應該說,得益于張冀深厚的編劇功力,所有人物的個人情感表達都稱得上細膩,可惜也幾乎都和語境脫離關系,與身份之間就更加只存在淺淺的勾連。在影片中,甚至連這些關系都是以十分“中產”的方式來表現的,何西西對景為為的救贖表現為“跳江”,陳清智對梁寶琦的安慰寄托于“摩天輪看煙火”,何岸與父親的和解達成于一場脫口秀……這些在情感上充滿儀式感卻又分明“不真實”的解決方案很具有戲劇性,但又確實很難和“一碗粉”所要表達的平實簡單的生活道理相勾連,浪漫有余而質樸不足。無論是在來自外地的打工青年還是在書店偶遇的景為為、何西西,亦或是脫口秀演員何岸身上,似乎都看不到他們與長沙這個城市真正的地緣聯系,也看不到與“身份”如影隨形的困境和隨之而來的真實的多樣性。于是,群像故事不免落入臉譜化的身份表演,被一系列戲劇性橋段拉進另一種情感渲染的氛圍里,而影片真正想表達的小人物故事卻在敘事里隱去了,余下的是只可遠觀的“群星閃耀”。
戲劇化的大排檔和符號化的城市
由于在宣傳中特別突出了影片“由長沙領銜主演”的噱頭,許多觀眾對《長沙夜生活》都報以了“城市宣傳片”的偏見或期待。近幾年,地方電影和方言電影出現在主流的電影市場里,也開始呈現出新的文本特點。從東北到重慶,從上海到武漢,城市的“電影化”和電影“文旅化”似乎正在替代曾經注重歷史話語的地方文本。

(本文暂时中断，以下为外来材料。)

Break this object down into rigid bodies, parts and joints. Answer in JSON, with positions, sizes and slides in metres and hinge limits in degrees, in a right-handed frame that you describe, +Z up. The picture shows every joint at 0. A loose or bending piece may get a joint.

《長沙夜生活》里的長沙正是作為文旅符號的長沙。影片從開篇就把長沙地標一個不落地排在了觀眾面前,將長沙之眼、五一廣場、湖南衛視逐一羅列,的確頗有城市宣傳片之風。在故事展開后,長沙成為了背景里的“茶顏悅色”和岳麓書院、說跳就跳的橘子洲大橋和湘江、窗明幾凈的大排檔以及被包場又取消導致空無一人的摩天輪。滿眼的長沙符號,構成了一個漂亮卻“無人”的文旅城市,而真正屬于一個城市的街道、街坊和“人”卻消失了。
影片里其實有很多“人”,而且確實是一群熱愛夜生活的人。我們能從中看到夜晚的長沙不同于其他地方的熱鬧,卻抓不住這種熱忱的由來。人群密密麻麻地作為背景板,在每一個地標景點出現,讓人忍不住疑惑——他們是長沙人還是游客?長沙人真會在大半夜聚集在熱門景點嗎?景為為與何西西兩個土生土長的長沙人,半夜夜游的地點是熱鬧夜市和岳麓書院,很有一種在洪崖洞拍重慶人吃火鍋,在簋街拍北京人吃小龍蝦的違和感。承擔著全片紐帶和情感聚集功能的大排檔理應是最接地氣,也最“長沙”的,大當家麗姐的形象塑造也的確是相對而言最鮮活真實的。但是,不知是否由于調度和鏡頭處理的問題,夜晚擁擠的大排檔實在太像一出沉浸式戲劇,小龍蝦擺盤干凈講究得像道具,NPC麗姐轉到哪一桌,哪一桌就開始表演,有的是唱《送別》的畢業生,有的是一拍兩散的“中國合伙人”,甚至有湖南衛視主持人天團彩蛋,各桌有各桌的鮮明主題。大排檔里的人物構成豐富不假,卻呈現出一種井然有序的熱鬧,不僅和“長沙”的關系不大,甚至也不太有真正的生活氣息。類似的調度也出現在何岸前往脫口秀俱樂部的段落里,長鏡頭跟著人物穿過熙熙攘攘的人群,時不時湊上來一位前女友,完成敘事段落后又準確出畫,沒有敘事任務的群眾就穩定地在后景表演交頭接耳,甚至有了一種《俄羅斯方舟》宮廷舞會的精致感。
很遺憾,領銜主演的長沙,是僅供游客觀光打卡、走馬觀花的長沙。
平心而論,《長沙夜生活》絕不是“差電影”,甚至在劇作上絕對超過大部分國產群像故事。在表演方面,幾位演員也貢獻了不錯的表演,張藝興的演出甚至令人有些驚喜。但是,《長沙夜生活》的失利,一方面是宣發和市場定位的失誤,另一方面也的確應該引發一些思考:“腰部電影”是為哪些觀眾而創作,有何種創作規律?在這樣的影片中,我們應該如何書寫城市、如何真正接近所謂的“小人物”?或許,在“小人物”的敘事里,一鍋雜燴盡管足夠豐盛,但終究不如一碗粉溫暖人心。